[Dataset rows]

- - -

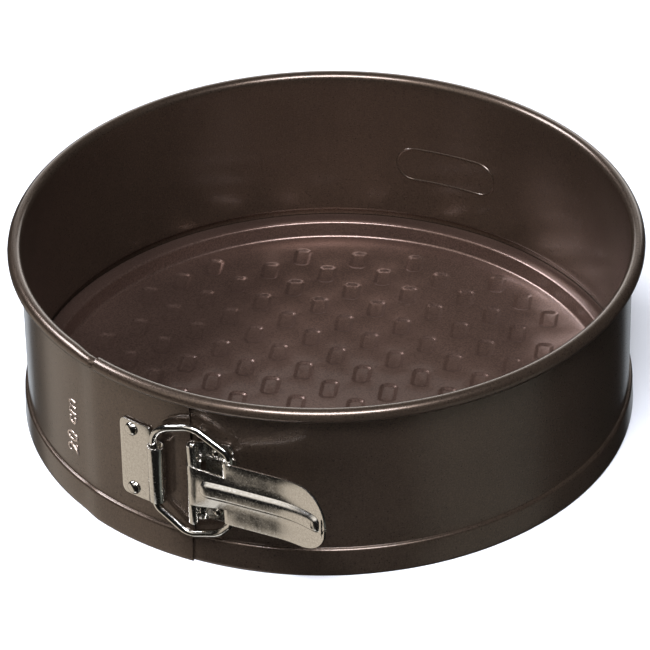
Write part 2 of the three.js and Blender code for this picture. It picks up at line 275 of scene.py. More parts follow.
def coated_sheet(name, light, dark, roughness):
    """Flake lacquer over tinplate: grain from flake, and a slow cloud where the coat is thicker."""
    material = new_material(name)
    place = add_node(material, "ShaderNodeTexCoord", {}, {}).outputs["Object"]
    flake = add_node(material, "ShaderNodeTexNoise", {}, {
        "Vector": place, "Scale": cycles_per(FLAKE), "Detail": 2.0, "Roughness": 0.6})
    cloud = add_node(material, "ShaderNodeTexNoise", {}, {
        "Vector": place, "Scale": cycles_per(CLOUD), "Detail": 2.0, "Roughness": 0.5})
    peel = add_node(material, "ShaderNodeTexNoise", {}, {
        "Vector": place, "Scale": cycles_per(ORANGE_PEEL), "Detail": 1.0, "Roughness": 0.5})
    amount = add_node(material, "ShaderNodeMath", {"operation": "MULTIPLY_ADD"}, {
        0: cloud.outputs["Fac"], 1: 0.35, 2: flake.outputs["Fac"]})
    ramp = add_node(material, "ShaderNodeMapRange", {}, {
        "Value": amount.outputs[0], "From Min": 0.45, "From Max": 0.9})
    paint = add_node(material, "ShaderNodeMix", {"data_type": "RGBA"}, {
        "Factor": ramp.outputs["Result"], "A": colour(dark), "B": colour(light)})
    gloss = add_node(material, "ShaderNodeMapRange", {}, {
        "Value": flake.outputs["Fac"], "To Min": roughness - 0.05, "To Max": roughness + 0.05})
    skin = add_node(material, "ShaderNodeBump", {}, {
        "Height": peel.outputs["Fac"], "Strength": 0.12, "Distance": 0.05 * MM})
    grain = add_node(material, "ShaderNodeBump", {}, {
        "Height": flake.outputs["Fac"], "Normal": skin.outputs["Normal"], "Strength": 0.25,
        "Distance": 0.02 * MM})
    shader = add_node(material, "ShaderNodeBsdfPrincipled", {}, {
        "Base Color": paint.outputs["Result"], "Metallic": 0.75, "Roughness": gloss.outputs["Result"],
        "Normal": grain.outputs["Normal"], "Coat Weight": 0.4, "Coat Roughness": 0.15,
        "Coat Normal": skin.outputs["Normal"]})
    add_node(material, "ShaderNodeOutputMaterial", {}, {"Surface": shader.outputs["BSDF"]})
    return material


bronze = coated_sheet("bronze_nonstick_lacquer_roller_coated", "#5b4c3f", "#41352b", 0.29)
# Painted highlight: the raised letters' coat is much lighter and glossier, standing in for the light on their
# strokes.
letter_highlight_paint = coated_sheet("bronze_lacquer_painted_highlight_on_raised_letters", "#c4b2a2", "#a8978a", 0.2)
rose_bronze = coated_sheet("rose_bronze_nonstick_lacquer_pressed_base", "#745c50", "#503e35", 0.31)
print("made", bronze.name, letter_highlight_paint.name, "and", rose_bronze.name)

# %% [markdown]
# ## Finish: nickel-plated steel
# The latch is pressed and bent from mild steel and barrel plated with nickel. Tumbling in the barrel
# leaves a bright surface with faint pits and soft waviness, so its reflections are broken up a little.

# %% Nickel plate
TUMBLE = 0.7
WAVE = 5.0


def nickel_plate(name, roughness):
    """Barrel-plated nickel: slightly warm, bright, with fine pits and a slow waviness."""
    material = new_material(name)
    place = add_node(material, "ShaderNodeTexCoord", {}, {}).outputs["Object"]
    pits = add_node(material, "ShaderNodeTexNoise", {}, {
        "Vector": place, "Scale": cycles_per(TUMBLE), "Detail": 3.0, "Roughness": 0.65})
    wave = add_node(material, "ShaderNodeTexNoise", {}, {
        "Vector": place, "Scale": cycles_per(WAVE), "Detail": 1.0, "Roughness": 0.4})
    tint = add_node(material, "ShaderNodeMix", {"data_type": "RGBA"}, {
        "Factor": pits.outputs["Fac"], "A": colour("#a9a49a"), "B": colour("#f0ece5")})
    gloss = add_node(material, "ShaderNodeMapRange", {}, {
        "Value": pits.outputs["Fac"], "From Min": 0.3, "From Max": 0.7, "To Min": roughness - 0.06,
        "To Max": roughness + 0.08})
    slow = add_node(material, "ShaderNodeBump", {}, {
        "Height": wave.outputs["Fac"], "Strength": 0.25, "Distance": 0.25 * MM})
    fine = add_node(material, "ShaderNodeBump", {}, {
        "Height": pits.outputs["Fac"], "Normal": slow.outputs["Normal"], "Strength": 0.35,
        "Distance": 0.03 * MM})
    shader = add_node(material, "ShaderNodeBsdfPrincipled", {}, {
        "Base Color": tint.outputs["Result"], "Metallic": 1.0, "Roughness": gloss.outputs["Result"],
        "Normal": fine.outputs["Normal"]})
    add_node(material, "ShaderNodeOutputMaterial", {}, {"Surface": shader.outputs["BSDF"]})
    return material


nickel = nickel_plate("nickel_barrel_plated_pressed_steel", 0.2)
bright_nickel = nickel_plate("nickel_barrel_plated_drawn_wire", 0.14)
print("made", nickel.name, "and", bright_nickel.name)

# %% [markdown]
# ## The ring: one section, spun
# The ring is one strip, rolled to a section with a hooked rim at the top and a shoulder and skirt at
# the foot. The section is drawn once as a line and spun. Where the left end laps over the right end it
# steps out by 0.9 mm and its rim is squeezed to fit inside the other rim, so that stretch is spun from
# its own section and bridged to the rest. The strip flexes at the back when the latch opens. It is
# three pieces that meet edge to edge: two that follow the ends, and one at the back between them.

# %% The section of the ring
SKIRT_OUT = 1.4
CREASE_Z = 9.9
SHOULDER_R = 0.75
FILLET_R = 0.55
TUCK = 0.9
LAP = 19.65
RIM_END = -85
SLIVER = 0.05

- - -

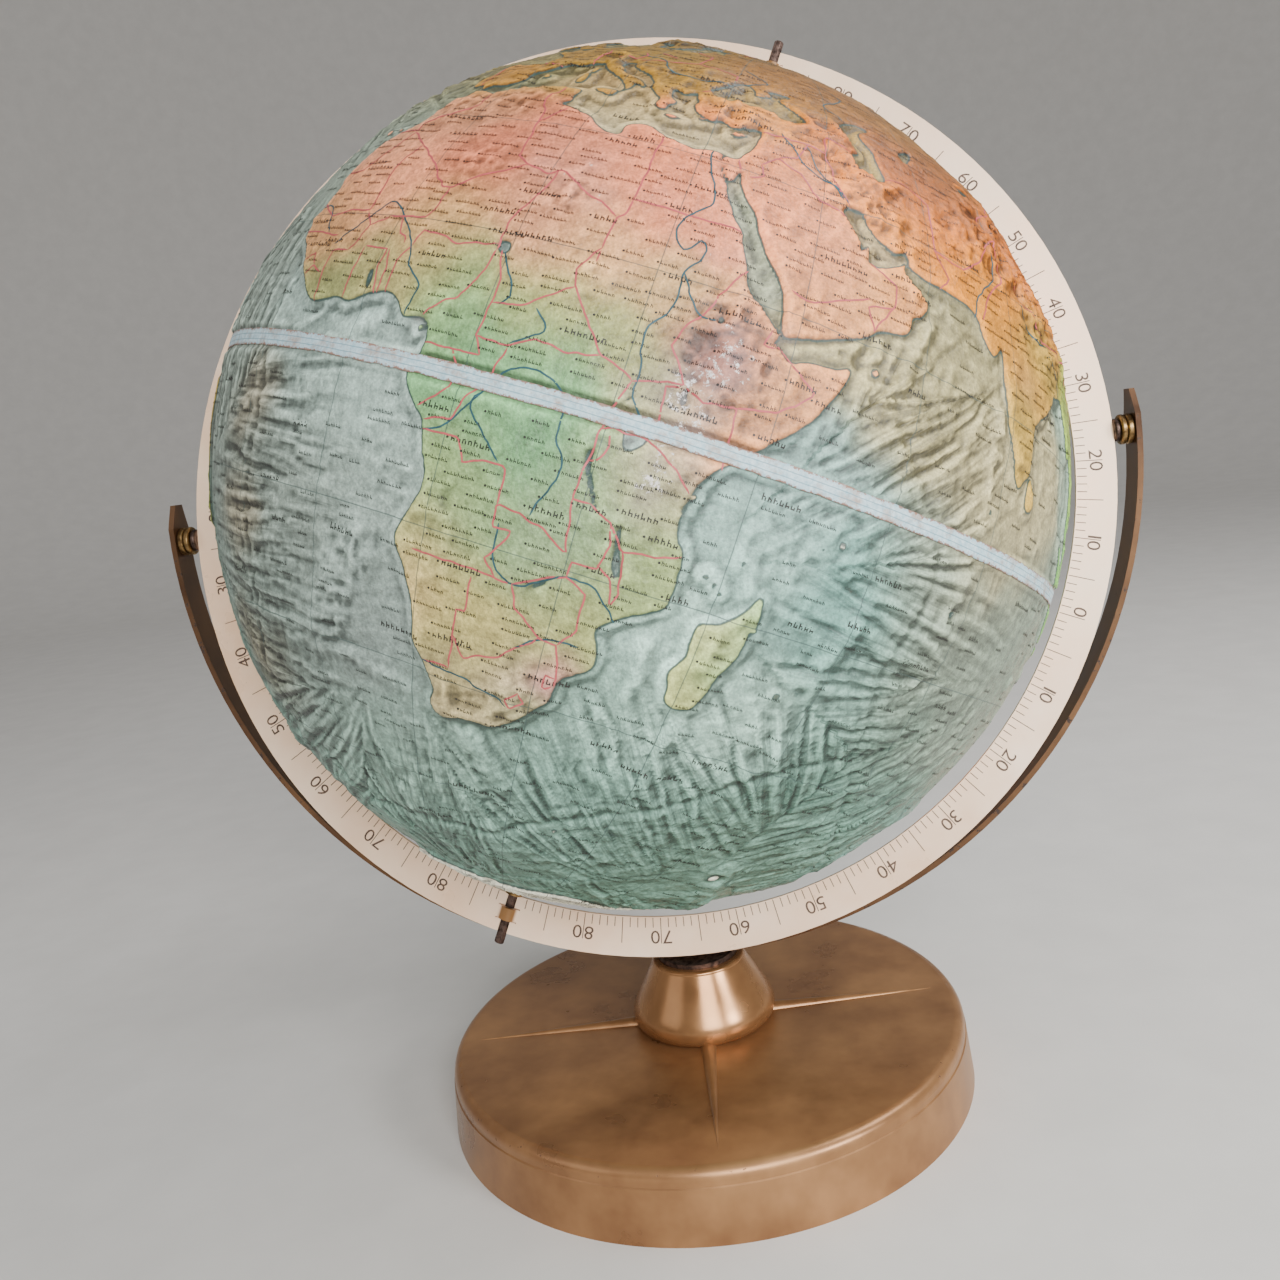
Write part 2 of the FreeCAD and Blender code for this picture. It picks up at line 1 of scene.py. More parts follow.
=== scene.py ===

- - -

[Work instructions] In the records shown above, how many lines include the word "picture"? Answer with the number only.

[Result] 2